Work to be completed
Begin at the line that contains "Turn this picture", stop after the line that contains "radial running clearance", and reproduce only that span, unaltered.

Record extracts
★ ★ ★ ★ ★ ★ ★

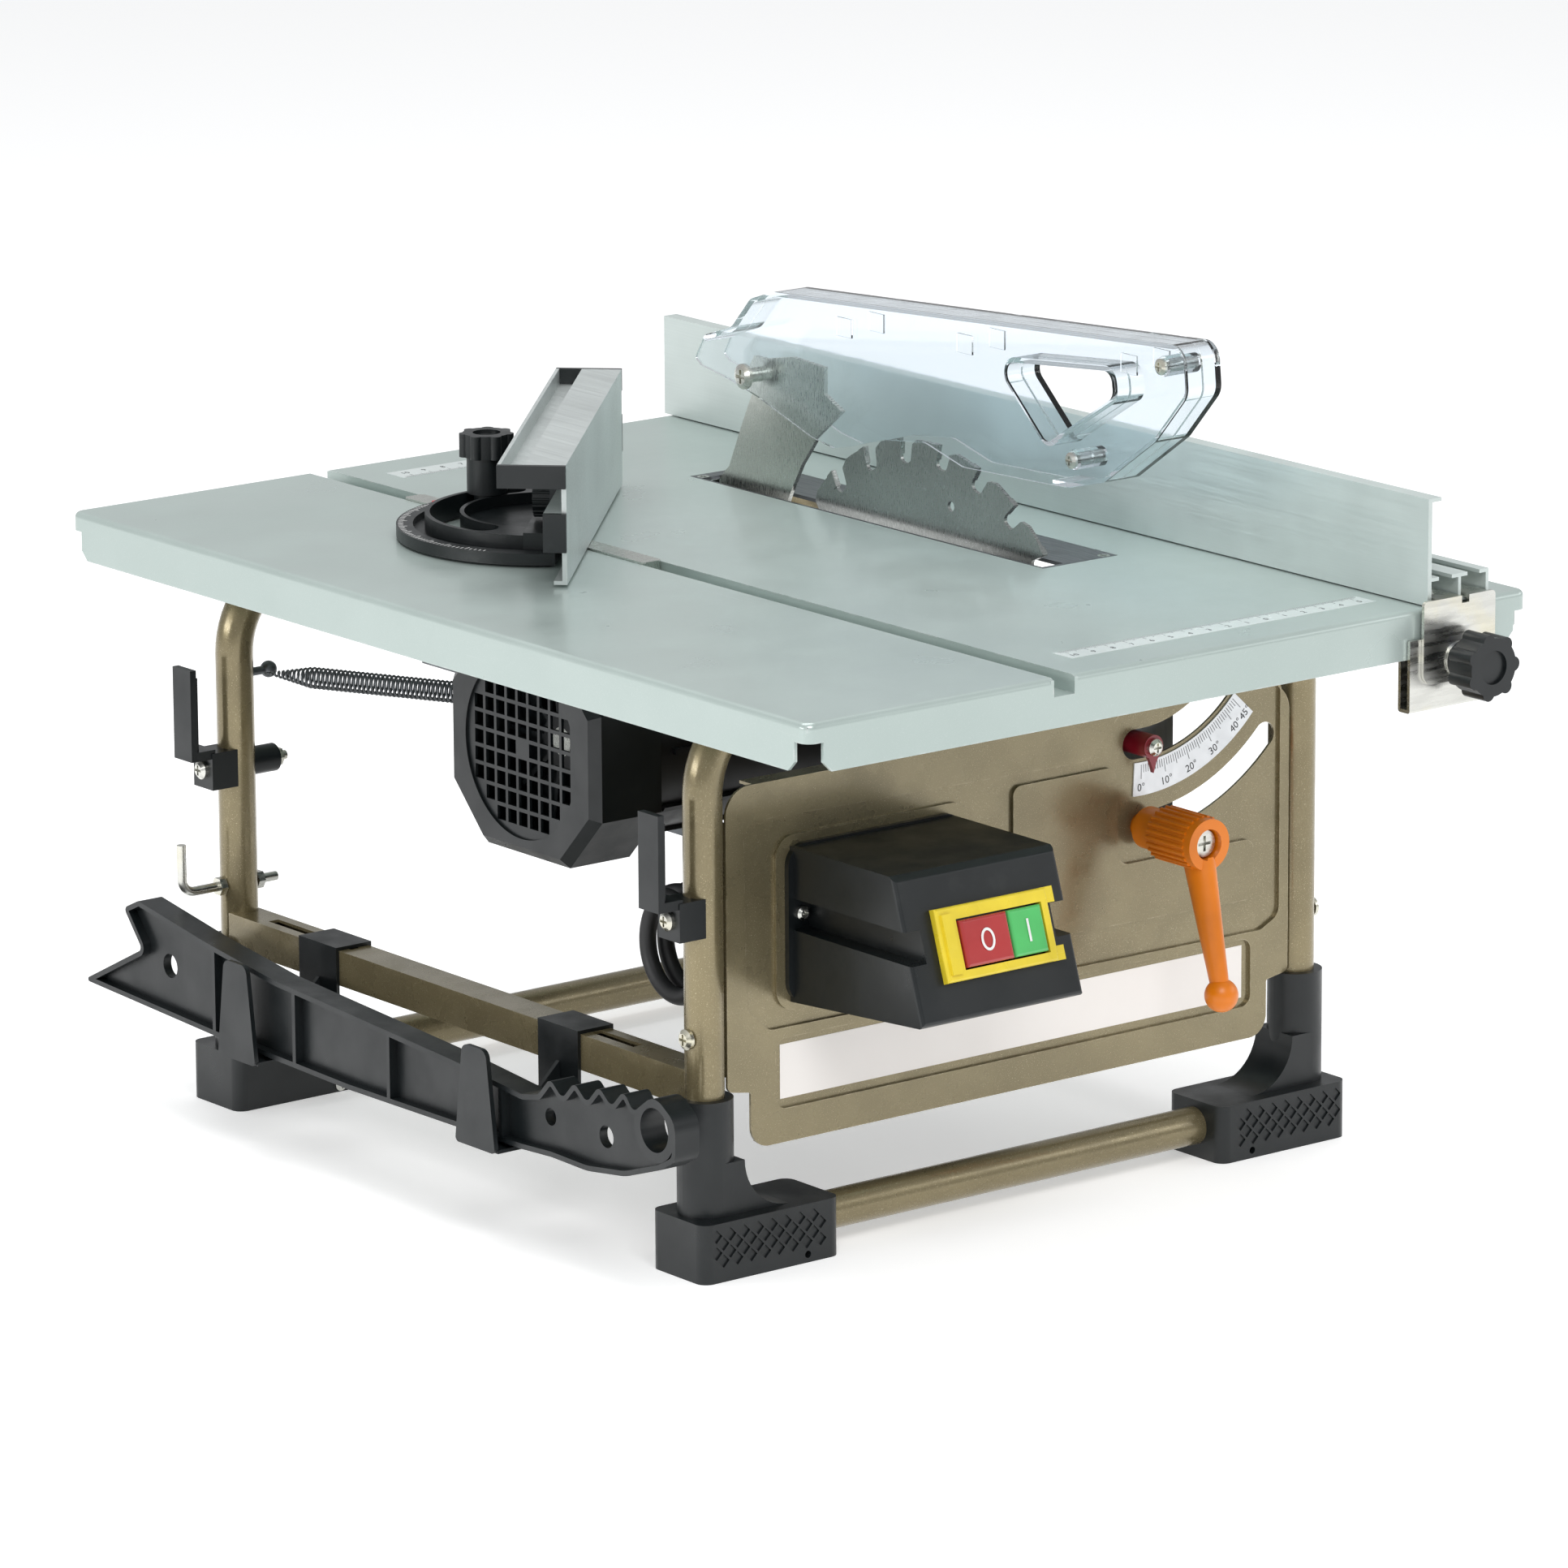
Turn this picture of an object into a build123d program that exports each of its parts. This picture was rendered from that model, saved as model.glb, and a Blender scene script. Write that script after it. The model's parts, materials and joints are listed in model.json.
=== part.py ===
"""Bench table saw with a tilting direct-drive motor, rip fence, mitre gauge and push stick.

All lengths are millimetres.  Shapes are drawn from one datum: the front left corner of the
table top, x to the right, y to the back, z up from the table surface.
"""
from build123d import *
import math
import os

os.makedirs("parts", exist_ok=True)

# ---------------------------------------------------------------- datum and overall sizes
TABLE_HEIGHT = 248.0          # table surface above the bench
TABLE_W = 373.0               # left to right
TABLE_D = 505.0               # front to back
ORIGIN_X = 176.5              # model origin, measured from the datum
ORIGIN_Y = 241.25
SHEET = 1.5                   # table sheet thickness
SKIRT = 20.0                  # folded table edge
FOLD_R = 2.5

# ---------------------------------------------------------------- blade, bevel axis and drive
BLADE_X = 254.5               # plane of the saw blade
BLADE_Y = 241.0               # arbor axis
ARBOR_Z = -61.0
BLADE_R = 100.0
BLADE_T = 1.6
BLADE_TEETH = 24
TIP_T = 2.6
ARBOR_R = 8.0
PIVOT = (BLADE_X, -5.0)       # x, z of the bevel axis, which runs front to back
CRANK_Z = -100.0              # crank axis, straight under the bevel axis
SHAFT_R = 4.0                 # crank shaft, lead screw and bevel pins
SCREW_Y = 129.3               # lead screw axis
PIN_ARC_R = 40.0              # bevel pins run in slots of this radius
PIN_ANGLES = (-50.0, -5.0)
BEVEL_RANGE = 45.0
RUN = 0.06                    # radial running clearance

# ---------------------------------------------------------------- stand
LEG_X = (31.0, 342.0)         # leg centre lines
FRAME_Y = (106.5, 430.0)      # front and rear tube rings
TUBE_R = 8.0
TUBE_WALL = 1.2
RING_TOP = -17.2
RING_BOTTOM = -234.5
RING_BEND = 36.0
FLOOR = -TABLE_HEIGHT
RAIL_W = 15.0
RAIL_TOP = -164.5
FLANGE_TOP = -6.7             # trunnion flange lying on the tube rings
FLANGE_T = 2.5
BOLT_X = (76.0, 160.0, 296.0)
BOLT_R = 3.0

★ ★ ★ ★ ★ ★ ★

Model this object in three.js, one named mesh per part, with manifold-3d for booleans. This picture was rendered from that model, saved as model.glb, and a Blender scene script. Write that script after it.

★ ★ ★ ★ ★ ★ ★

Output of the task
Turn this picture of an object into a build123d program that exports each of its parts. This picture was rendered from that model, saved as model.glb, and a Blender scene script. Write that script after it. The model's parts, materials and joints are listed in model.json.
=== part.py ===
"""Bench table saw with a tilting direct-drive motor, rip fence, mitre gauge and push stick.

All lengths are millimetres.  Shapes are drawn from one datum: the front left corner of the
table top, x to the right, y to the back, z up from the table surface.
"""
from build123d import *
import math
import os

os.makedirs("parts", exist_ok=True)

# ---------------------------------------------------------------- datum and overall sizes
TABLE_HEIGHT = 248.0          # table surface above the bench
TABLE_W = 373.0               # left to right
TABLE_D = 505.0               # front to back
ORIGIN_X = 176.5              # model origin, measured from the datum
ORIGIN_Y = 241.25
SHEET = 1.5                   # table sheet thickness
SKIRT = 20.0                  # folded table edge
FOLD_R = 2.5

# ---------------------------------------------------------------- blade, bevel axis and drive
BLADE_X = 254.5               # plane of the saw blade
BLADE_Y = 241.0               # arbor axis
ARBOR_Z = -61.0
BLADE_R = 100.0
BLADE_T = 1.6
BLADE_TEETH = 24
TIP_T = 2.6
ARBOR_R = 8.0
PIVOT = (BLADE_X, -5.0)       # x, z of the bevel axis, which runs front to back
CRANK_Z = -100.0              # crank axis, straight under the bevel axis
SHAFT_R = 4.0                 # crank shaft, lead screw and bevel pins
SCREW_Y = 129.3               # lead screw axis
PIN_ARC_R = 40.0              # bevel pins run in slots of this radius
PIN_ANGLES = (-50.0, -5.0)
BEVEL_RANGE = 45.0
RUN = 0.06                    # radial running clearance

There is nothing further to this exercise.